start INFORMATION GIVEN
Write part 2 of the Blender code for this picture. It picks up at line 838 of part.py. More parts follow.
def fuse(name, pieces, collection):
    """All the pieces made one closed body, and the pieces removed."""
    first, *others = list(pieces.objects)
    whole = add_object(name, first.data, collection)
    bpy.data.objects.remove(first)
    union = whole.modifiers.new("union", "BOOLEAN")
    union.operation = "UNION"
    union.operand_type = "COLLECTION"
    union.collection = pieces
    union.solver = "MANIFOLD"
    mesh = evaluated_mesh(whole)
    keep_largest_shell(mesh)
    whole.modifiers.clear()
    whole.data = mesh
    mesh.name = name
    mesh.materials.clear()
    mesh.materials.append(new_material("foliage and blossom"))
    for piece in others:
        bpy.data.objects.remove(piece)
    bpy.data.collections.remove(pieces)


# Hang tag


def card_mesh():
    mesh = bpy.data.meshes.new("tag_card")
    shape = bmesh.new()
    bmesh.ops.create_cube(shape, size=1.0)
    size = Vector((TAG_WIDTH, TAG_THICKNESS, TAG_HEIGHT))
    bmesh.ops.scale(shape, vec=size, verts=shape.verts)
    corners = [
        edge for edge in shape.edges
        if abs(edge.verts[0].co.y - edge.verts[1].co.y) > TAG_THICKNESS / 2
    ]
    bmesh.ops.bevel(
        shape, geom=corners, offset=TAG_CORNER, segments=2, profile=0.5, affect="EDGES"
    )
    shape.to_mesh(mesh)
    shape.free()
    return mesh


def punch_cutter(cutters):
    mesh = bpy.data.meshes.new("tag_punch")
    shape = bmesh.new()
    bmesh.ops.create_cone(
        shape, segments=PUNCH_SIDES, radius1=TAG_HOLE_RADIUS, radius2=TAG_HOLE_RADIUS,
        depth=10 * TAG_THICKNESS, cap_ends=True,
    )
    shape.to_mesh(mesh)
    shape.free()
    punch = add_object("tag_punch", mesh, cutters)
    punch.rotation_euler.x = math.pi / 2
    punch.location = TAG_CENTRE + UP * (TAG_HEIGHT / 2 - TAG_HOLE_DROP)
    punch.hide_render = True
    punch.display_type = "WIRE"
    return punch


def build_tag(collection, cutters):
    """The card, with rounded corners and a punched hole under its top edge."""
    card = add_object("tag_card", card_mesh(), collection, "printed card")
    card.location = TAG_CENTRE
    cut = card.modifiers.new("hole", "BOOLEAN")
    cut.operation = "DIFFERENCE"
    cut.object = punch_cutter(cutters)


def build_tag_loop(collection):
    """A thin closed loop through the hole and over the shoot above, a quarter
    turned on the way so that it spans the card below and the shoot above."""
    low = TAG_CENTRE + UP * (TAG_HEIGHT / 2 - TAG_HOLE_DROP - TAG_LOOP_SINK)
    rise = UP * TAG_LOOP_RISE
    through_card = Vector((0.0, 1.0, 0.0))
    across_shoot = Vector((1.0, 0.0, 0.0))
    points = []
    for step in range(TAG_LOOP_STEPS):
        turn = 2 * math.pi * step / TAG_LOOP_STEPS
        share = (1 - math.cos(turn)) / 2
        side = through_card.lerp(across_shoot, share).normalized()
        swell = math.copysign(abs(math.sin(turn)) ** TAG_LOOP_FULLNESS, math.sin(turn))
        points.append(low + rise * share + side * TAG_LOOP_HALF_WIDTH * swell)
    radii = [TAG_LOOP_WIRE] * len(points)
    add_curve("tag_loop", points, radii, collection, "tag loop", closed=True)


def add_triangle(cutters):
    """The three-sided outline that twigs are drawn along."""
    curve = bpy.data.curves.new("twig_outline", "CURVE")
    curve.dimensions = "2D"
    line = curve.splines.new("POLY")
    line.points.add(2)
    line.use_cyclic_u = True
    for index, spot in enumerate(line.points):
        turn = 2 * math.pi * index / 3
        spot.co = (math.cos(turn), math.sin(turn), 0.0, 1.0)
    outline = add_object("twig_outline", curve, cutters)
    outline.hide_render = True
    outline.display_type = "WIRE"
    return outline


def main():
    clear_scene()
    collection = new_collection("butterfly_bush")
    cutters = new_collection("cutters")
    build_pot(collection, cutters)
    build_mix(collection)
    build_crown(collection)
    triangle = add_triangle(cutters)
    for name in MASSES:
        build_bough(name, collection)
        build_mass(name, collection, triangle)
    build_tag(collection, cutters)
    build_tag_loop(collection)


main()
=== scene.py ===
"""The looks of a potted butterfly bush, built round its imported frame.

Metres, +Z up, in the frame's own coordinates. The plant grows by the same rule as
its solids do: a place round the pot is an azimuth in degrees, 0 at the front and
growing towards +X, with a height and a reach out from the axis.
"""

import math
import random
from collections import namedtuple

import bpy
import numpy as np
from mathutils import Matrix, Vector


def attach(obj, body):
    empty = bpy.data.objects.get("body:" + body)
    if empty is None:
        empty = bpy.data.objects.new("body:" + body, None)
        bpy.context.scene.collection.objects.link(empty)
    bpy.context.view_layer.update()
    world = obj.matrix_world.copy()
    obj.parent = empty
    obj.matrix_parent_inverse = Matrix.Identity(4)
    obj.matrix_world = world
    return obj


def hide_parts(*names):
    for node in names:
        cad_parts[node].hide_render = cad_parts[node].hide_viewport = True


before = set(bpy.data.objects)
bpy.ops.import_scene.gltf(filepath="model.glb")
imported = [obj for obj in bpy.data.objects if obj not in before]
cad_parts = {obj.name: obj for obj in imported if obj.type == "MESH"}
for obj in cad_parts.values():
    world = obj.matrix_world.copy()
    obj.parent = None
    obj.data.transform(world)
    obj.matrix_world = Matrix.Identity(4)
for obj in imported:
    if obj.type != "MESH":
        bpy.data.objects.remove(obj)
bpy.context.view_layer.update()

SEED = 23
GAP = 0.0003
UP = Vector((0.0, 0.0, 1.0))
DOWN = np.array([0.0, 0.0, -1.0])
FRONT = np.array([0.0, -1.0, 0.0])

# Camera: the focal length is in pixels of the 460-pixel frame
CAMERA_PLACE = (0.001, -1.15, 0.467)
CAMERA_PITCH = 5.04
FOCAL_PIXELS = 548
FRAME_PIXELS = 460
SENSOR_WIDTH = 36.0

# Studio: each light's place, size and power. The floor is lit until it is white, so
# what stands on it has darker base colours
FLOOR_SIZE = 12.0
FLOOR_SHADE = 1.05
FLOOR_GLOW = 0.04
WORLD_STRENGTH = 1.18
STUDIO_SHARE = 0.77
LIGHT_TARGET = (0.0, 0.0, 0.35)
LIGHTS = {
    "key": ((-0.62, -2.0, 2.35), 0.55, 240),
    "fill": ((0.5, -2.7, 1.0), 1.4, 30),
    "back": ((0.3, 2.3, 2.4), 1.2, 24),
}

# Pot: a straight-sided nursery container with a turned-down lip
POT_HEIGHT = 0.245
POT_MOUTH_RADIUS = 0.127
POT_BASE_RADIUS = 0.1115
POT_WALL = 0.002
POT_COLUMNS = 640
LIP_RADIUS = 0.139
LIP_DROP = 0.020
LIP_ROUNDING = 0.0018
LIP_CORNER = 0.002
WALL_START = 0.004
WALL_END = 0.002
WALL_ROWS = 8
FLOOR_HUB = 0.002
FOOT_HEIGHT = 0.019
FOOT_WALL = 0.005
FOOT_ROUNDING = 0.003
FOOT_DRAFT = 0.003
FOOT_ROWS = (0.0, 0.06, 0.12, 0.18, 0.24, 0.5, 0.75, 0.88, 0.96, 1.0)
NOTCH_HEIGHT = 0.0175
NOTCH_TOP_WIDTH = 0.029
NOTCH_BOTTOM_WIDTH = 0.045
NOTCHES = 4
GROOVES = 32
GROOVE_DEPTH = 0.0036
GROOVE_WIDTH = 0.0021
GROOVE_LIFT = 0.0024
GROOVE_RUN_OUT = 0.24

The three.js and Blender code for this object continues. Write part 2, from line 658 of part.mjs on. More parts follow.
end INFORMATION GIVEN
-- YOUR GOAL --
Transcribe the records above exactly, beginning at the line that contains "outline.hide_render = True" and ending with the line that contains "bpy.data.objects.remove(obj)", both included, and nothing else.

-- TASK RESULT --
    outline.hide_render = True
    outline.display_type = "WIRE"
    return outline


def main():
    clear_scene()
    collection = new_collection("butterfly_bush")
    cutters = new_collection("cutters")
    build_pot(collection, cutters)
    build_mix(collection)
    build_crown(collection)
    triangle = add_triangle(cutters)
    for name in MASSES:
        build_bough(name, collection)
        build_mass(name, collection, triangle)
    build_tag(collection, cutters)
    build_tag_loop(collection)


main()
=== scene.py ===
"""The looks of a potted butterfly bush, built round its imported frame.

Metres, +Z up, in the frame's own coordinates. The plant grows by the same rule as
its solids do: a place round the pot is an azimuth in degrees, 0 at the front and
growing towards +X, with a height and a reach out from the axis.
"""

import math
import random
from collections import namedtuple

import bpy
import numpy as np
from mathutils import Matrix, Vector


def attach(obj, body):
    empty = bpy.data.objects.get("body:" + body)
    if empty is None:
        empty = bpy.data.objects.new("body:" + body, None)
        bpy.context.scene.collection.objects.link(empty)
    bpy.context.view_layer.update()
    world = obj.matrix_world.copy()
    obj.parent = empty
    obj.matrix_parent_inverse = Matrix.Identity(4)
    obj.matrix_world = world
    return obj


def hide_parts(*names):
    for node in names:
        cad_parts[node].hide_render = cad_parts[node].hide_viewport = True


before = set(bpy.data.objects)
bpy.ops.import_scene.gltf(filepath="model.glb")
imported = [obj for obj in bpy.data.objects if obj not in before]
cad_parts = {obj.name: obj for obj in imported if obj.type == "MESH"}
for obj in cad_parts.values():
    world = obj.matrix_world.copy()
    obj.parent = None
    obj.data.transform(world)
    obj.matrix_world = Matrix.Identity(4)
for obj in imported:
    if obj.type != "MESH":
        bpy.data.objects.remove(obj)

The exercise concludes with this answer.